Similarly, in his 2005 book on the last generation of the Soviet Union, anthropologist Alexei Yurchak argued that everyone knew the Soviet Union was failing, but no one could imagine an alternative, so ordinary people entered into a ‘play’ with those in power, to maintain a pretence of a normal society. Everyone knew it wasn’t real, but it was accepted as such. Yurchak thus argued that the society was in a state of ‘hypernormalisation’[7] This relationship with truth and power could also be applied to that between Irish people and the Roman Catholic Church before the rupture that look place either side of the millennium.

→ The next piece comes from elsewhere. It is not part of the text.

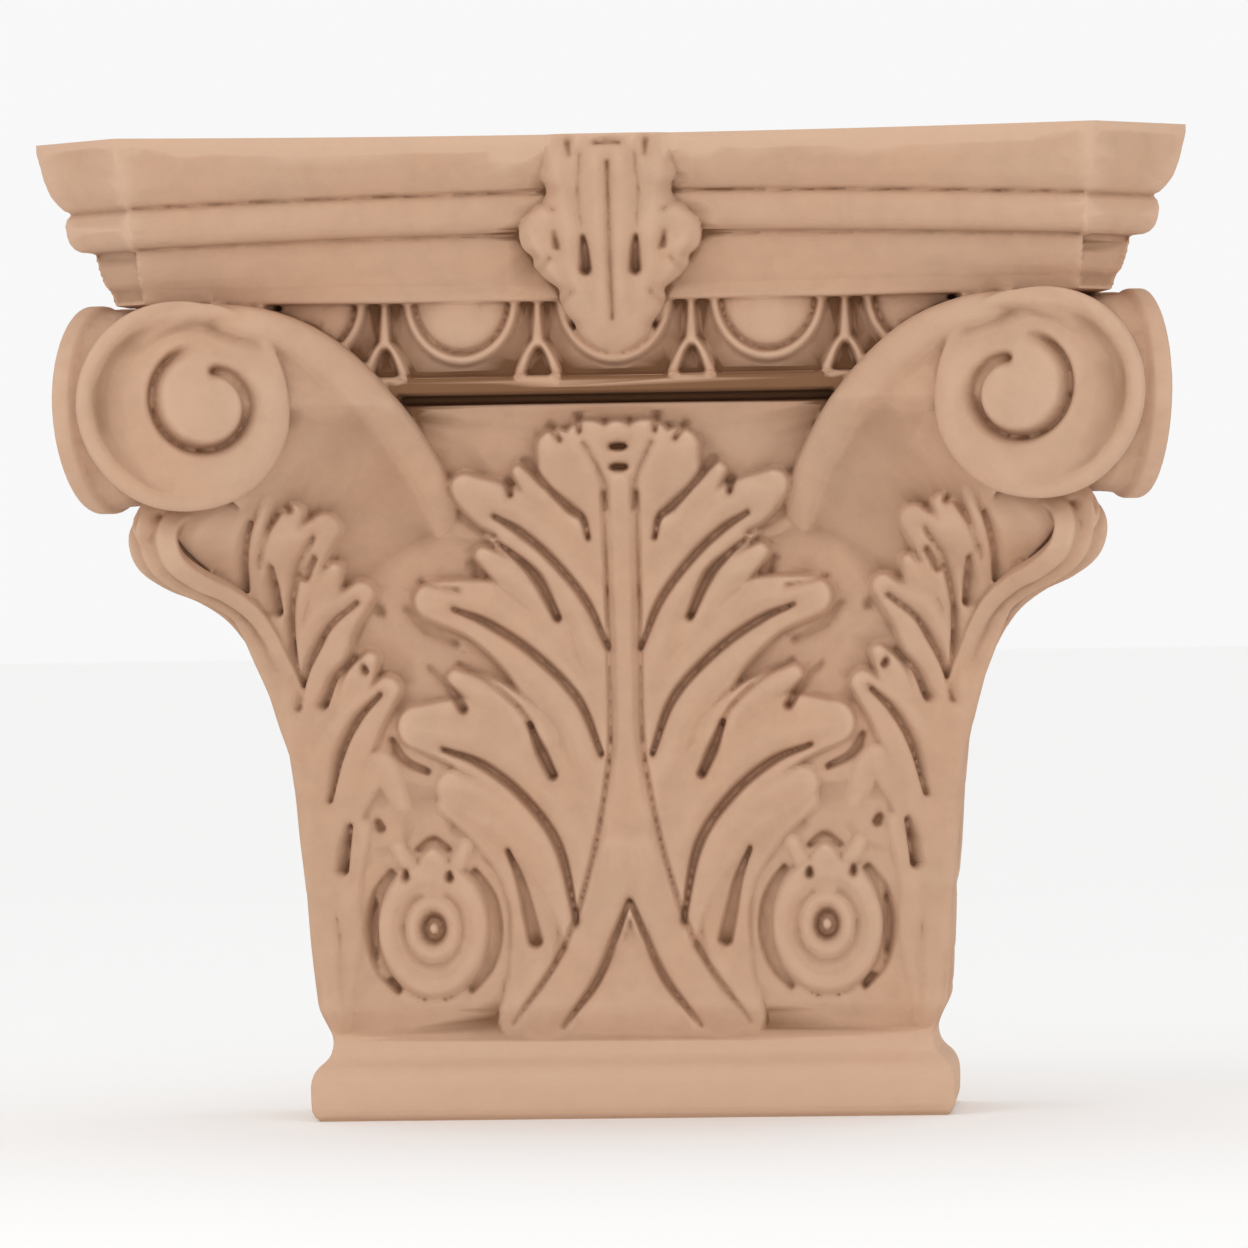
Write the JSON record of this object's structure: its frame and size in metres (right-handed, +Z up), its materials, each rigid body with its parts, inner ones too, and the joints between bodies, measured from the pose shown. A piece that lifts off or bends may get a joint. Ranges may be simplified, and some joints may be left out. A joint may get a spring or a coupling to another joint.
{
  "type": "corinthian pilaster capital",
  "caption": "Square-plan Corinthian capital with a flat back: hollow-sided abacus, corner volutes, egg and dart, acanthus leaves and a round foot moulding.",
  "frame": {"origin": "on the underside, at the middle of the width and of the depth of the whole capital", "axes": "+Z up, +Y out of the flat back towards the wall, so the carved front faces -Y; +X to the right of a viewer in front"},
  "size_m": [0.2848, 0.1204, 0.2454],
  "materials": {
    "composition": "matt fine-grained cast composition, unpainted tan, darker in the hollows and slightly paler on the worn edges"
  },
  "bodies": {
    "root": {"capital": "composition"}
  },
  "joints": []
}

The Church’s flock knew through its grapevine of the huge institutional abuses at the heart of Irish Catholicism. They did not believe most of what was being preached from the pulpit. They knew all the hypocrisies and falsehoods but continued as a critical mass to go along with the functions as it was socially and emotionally convenient to do so until this same mass came to its own collective quasi Soviet “Emperor has no clothes” moment.

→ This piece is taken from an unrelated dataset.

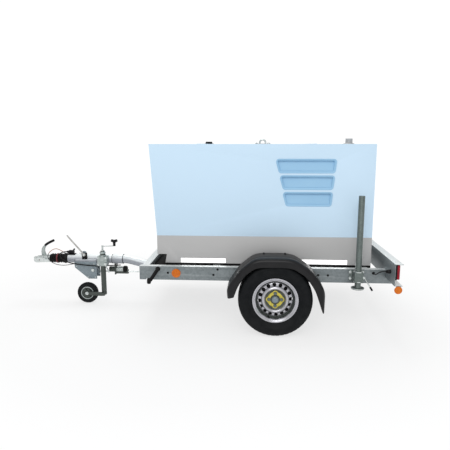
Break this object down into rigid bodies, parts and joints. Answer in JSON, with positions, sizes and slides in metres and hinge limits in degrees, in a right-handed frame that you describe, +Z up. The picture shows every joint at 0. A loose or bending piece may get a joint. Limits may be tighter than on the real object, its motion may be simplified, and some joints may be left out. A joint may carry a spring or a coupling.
{
  "type": "site trailer with canopied power unit",
  "caption": "single-axle galvanised trailer with overrun coupling, jockey wheel, prop stands, mudguards and a canopied power unit on a forklift skid",
  "frame": {"origin": "on the ground, centred under the box of the whole trailer", "axes": "+X towards the tail, +Y towards the right-hand side of a driver who faces forwards, +Z up"},
  "size_m": [3.255, 1.686, 1.556],
  "materials": {
    "galvanised": "hot-dip galvanised steel with spangle",
    "cast_grey": "zinc-coated casting",
    "ground_steel": "ground and greased",
    "silver_paint": "silver wheel paint",
    "yellow_plate": "yellow passivated",
    "tyre_rubber": "tread rubber",
    "black_plastic": "moulded, fine grain",
    "black_rubber": "soft rubber",
    "cable_sheath": "brown plastic sheath over wire rope",
    "red_lens": "red moulded lens",
    "amber_lens": "prismatic amber",
    "blue_paint": "pale blue powder coat",
    "recess_blue": "blue powder coat in the louvre recesses",
    "base_grey": "grey powder coat",
    "white_paint": "white paint",
    "exhaust_steel": "bare steel, heat dulled",
    "engine_metal": "cast aluminium",
    "alternator_metal": "cast aluminium frame",
    "tank_plastic": "moulded tank"
  },
  "bodies": {
    "root": {"side_member_left": "galvanised", "side_member_right": "galvanised", "crossmembers": "galvanised", "rear_light_beam": "galvanised", "drawbar_tube": "galvanised", "drawbar_mounts": "galvanised", "overrun_housing": "cast_grey", "overrun_side_plates": "galvanised", "brake_spring_cylinder": "galvanised", "bellows": "black_rubber", "housing_brackets": "galvanised", "tow_plug": "black_plastic", "tow_cable": "black_rubber", "breakaway_cable": "cable_sheath", "jockey_clamp": "galvanised", "axle_beam": "galvanised", "mudguard_left": "black_plastic", "mudguard_right": "black_plastic", "mudguard_struts": "galvanised", "tail_lamps": "red_lens", "side_reflectors": "amber_lens", "marker_lamps": "black_rubber", "lamp_plugs": "black_plastic", "lamp_cables": "black_rubber", "prop_clamps": "galvanised", "skid_base": "base_grey", "fork_pockets": "white_paint", "canopy_shell": "blue_paint", "louvre_panels": "recess_blue", "exhaust": "exhaust_steel", "rubber_mounts": "black_rubber", "engine": "engine_metal", "alternator": "alternator_metal", "fuel_tank": "tank_plastic"},
    "coupling": {"coupling_shaft": "ground_steel", "coupling_head": "cast_grey"},
    "coupling_lever": {"coupling_handle": "cast_grey"},
    "handbrake": {"handbrake_lever": "galvanised"},
    "relay": {"brake_relay_lever": "galvanised"},
    "pull_rod": {"brake_rod": "galvanised"},
    "jockey_column": {"jockey_outer_tube": "galvanised"},
    "jockey_screw": {"jockey_crank": "galvanised"},
    "jockey_leg": {"jockey_inner_tube": "galvanised"},
    "jockey_caster": {"jockey_fork": "galvanised"},
    "jockey_roller": {"jockey_wheel": "tyre_rubber"},
    "jockey_lock": {"jockey_clamp_lever": "galvanised"},
    "arm_left": {"swing_arm_left": "galvanised"},
    "wheel_left": {"tyre_left": "tyre_rubber", "rim_left": "silver_paint", "hub_drum_left": "cast_grey", "wheel_bolts_left": "yellow_plate"},
    "prop_left": {"prop_tube_left": "galvanised"},
    "prop_lock_left": {"prop_lever_left": "galvanised"},
    "arm_right": {"swing_arm_right": "galvanised"},
    "wheel_right": {"tyre_right": "tyre_rubber", "rim_right": "silver_paint", "hub_drum_right": "cast_grey", "wheel_bolts_right": "yellow_plate"},
    "prop_right": {"prop_tube_right": "galvanised"},
    "prop_lock_right": {"prop_lever_right": "galvanised"}
  },
  "joints": [
    {"name": "overrun_slide", "type": "slide", "parent": "root", "child": "coupling", "axis": [1, 0, 0], "range_m": [0, 0.08], "deforming": ["bellows"]},
    {"name": "coupling_handle_lift", "type": "hinge", "parent": "coupling", "child": "coupling_lever", "pos_m": [-1.5285, 0, 0.43], "axis": [0, 1, 0], "range_deg": [-35, 0]},
    {"name": "handbrake_swing", "type": "hinge", "parent": "root", "child": "handbrake", "pos_m": [-1.1135, -0.052, 0.465], "axis": [0, 1, 0], "range_deg": [-25, 35]},
    {"name": "relay_swing", "type": "hinge", "parent": "root", "child": "relay", "pos_m": [-1.0335, 0, 0.314], "axis": [0, 1, 0], "range_deg": [-7, 9]},
    {"name": "pull_rod_slide", "type": "slide", "parent": "root", "child": "pull_rod", "axis": [-1, 0, 0], "range_m": [-0.006, 0.008]},
    {"name": "jockey_column_slide", "type": "slide", "parent": "root", "child": "jockey_column", "axis": [0, 0, 1], "range_m": [0, 0.1]},
    {"name": "jockey_leg_slide", "type": "slide", "parent": "jockey_column", "child": "jockey_leg", "axis": [0, 0, 1], "range_m": [-0.12, 0]},
    {"name": "jockey_crank_turn", "type": "hinge", "parent": "jockey_column", "child": "jockey_screw", "pos_m": [-0.9235, -0.079, 0.5], "axis": [0, 0, 1], "range_deg": [-10800, 0]},
    {"name": "jockey_swivel", "type": "hinge", "parent": "jockey_leg", "child": "jockey_caster", "pos_m": [-0.9235, -0.079, 0.1], "axis": [0, 0, 1], "range_deg": [-180, 180]},
    {"name": "jockey_roll", "type": "hinge", "parent": "jockey_caster", "child": "jockey_roller", "pos_m": [-1.0825, -0.079, 0.1], "axis": [0, 1, 0], "continuous": true},
    {"name": "jockey_lock_turn", "type": "hinge", "parent": "root", "child": "jockey_lock", "pos_m": [-0.8895, -0.099, 0.392], "axis": [0, 1, 0], "range_deg": [-90, 90]},
    {"name": "arm_left_swing", "type": "hinge", "parent": "root", "child": "arm_left", "pos_m": [0.5265, -0.6, 0.34], "axis": [0, 1, 0], "range_deg": [-10, 10], "stiffness_Nm_per_rad": 4000, "springref_deg": 7.45},
    {"name": "wheel_left_roll", "type": "hinge", "parent": "arm_left", "child": "wheel_left", "pos_m": [0.6765, -0.7205, 0.295], "axis": [0, 1, 0], "continuous": true},
    {"name": "prop_left_slide", "type": "slide", "parent": "root", "child": "prop_left", "axis": [0, 0, 1], "range_m": [-0.36, 0.045]},
    {"name": "prop_lock_left_turn", "type": "hinge", "parent": "root", "child": "prop_lock_left", "pos_m": [1.3705, -0.663, 0.456], "axis": [1, 0, 0], "range_deg": [-120, 0]},
    {"name": "arm_right_swing", "type": "hinge", "parent": "root", "child": "arm_right", "pos_m": [0.5265, 0.6, 0.34], "axis": [0, 1, 0], "range_deg": [-10, 10], "stiffness_Nm_per_rad": 4000, "springref_deg": 7.45},
    {"name": "wheel_right_roll", "type": "hinge", "parent": "arm_right", "child": "wheel_right", "pos_m": [0.6765, 0.7205, 0.295], "axis": [0, 1, 0], "continuous": true},
    {"name": "prop_right_slide", "type": "slide", "parent": "root", "child": "prop_right", "axis": [0, 0, 1], "range_m": [-0.36, 0.045]},
    {"name": "prop_lock_right_turn", "type": "hinge", "parent": "root", "child": "prop_lock_right", "pos_m": [1.3705, 0.663, 0.456], "axis": [1, 0, 0], "range_deg": [0, 120]}
  ],
  "couplings": [
    {"joint": "relay_swing", "follows": "handbrake_swing", "ratio": 0.25},
    {"joint": "pull_rod_slide", "follows": "handbrake_swing", "m_per_rad": 0.012},
    {"joint": "jockey_crank_turn", "follows": "jockey_leg_slide", "rad_per_m": 1570.8}
  ]
}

So what were the building blocks of the Epstein network and its tentacles? Into the cement mixer went Russia, the opportunities offered by cryptocurrency, Steve Bannon and the Alt-Right and Epstein’s alliance with the tech bros of Silicon Valley. The increasing hegemony of techno-fascism has outlived Epstein and may even be his greatest global legacy (next to the continuing trauma and suffering being endured by the over one thousand victims of his global sex trafficking complex) with the realisation of the Alt-Reich in the Project 2025 agenda of Trump 2.0.

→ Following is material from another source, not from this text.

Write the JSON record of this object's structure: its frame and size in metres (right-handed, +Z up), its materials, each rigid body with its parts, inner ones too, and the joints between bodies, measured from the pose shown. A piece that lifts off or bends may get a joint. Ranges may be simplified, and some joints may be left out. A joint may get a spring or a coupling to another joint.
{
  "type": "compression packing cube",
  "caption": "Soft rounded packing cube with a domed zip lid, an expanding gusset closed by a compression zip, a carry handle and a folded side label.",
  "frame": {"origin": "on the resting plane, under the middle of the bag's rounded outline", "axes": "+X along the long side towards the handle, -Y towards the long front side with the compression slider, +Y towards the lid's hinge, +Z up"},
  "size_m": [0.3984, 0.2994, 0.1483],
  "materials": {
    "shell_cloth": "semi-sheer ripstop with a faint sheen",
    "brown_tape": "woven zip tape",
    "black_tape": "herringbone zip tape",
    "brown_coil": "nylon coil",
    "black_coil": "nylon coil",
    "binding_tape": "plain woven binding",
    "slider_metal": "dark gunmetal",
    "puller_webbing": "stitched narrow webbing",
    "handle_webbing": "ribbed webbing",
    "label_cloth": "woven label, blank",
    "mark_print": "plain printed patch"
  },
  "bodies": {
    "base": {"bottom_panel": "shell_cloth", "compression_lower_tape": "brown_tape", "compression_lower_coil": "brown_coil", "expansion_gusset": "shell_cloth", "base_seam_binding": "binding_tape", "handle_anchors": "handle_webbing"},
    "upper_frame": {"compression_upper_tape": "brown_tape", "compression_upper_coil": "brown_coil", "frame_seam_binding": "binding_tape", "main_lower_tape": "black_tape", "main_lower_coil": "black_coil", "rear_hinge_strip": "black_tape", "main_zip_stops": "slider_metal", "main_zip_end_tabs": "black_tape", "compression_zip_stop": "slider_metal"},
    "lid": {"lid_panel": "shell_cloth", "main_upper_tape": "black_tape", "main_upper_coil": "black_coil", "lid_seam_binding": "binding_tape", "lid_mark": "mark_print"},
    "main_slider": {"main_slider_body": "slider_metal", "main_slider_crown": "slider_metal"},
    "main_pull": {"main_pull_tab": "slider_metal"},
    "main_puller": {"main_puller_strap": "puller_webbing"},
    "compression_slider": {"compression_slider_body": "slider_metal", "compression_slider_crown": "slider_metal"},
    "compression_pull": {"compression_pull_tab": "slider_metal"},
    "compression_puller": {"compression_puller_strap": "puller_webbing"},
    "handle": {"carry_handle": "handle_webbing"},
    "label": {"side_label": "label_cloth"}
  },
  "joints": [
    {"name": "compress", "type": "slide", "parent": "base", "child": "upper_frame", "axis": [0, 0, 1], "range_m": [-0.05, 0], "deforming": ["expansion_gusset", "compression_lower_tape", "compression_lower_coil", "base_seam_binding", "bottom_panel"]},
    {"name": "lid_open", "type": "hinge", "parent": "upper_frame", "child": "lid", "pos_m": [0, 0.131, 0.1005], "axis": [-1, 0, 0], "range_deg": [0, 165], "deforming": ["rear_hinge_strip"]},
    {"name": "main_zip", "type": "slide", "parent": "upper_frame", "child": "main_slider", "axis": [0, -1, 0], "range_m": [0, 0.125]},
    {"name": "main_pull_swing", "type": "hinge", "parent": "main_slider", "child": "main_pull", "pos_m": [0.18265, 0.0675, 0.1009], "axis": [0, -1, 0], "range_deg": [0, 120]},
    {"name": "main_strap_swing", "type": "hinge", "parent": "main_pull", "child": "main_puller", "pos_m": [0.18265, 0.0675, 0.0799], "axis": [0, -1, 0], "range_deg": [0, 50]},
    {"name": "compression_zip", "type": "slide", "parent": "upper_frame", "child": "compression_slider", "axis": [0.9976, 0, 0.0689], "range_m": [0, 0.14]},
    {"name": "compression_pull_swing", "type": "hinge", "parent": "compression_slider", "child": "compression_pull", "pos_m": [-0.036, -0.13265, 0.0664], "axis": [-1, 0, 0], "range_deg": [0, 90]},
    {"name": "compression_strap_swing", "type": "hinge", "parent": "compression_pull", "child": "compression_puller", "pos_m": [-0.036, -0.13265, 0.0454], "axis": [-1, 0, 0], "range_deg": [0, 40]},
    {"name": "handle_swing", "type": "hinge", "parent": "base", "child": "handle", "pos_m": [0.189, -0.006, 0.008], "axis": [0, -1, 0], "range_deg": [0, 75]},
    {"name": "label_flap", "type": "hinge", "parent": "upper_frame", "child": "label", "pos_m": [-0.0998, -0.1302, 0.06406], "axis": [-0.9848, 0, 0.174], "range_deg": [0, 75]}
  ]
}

Drawing an analogy with Sputnik, the first successful space satellite launch by the USSR in 1957, Jeffrey Epstein opined in 2013 in a conversation with a senior Russian official that Russia could make a similarly technological and cultural impact through “taking the lead in finance”. He argued that, instead of merely replicating Silicon Valley and chasing Microsoft, Apple and Google, Russia could “leapfrog the global community by reinventing the financial system of the 21st century” through new kinds of money and securitisation. Epstein reminded this official that he had, helped craft the derivatives markets in the United States in the 1970s, and that this was a prelude to a “more advanced disruptive securitisation that is now made possible by.” technology”. Russia, Epstein asserted, was “unique in its capability to execute on a grand vision” for:
a new form of money on a worldwide basis …much larger than any single project envisioned by any [government] and at its core not really that difficult to bring to fruition.[8]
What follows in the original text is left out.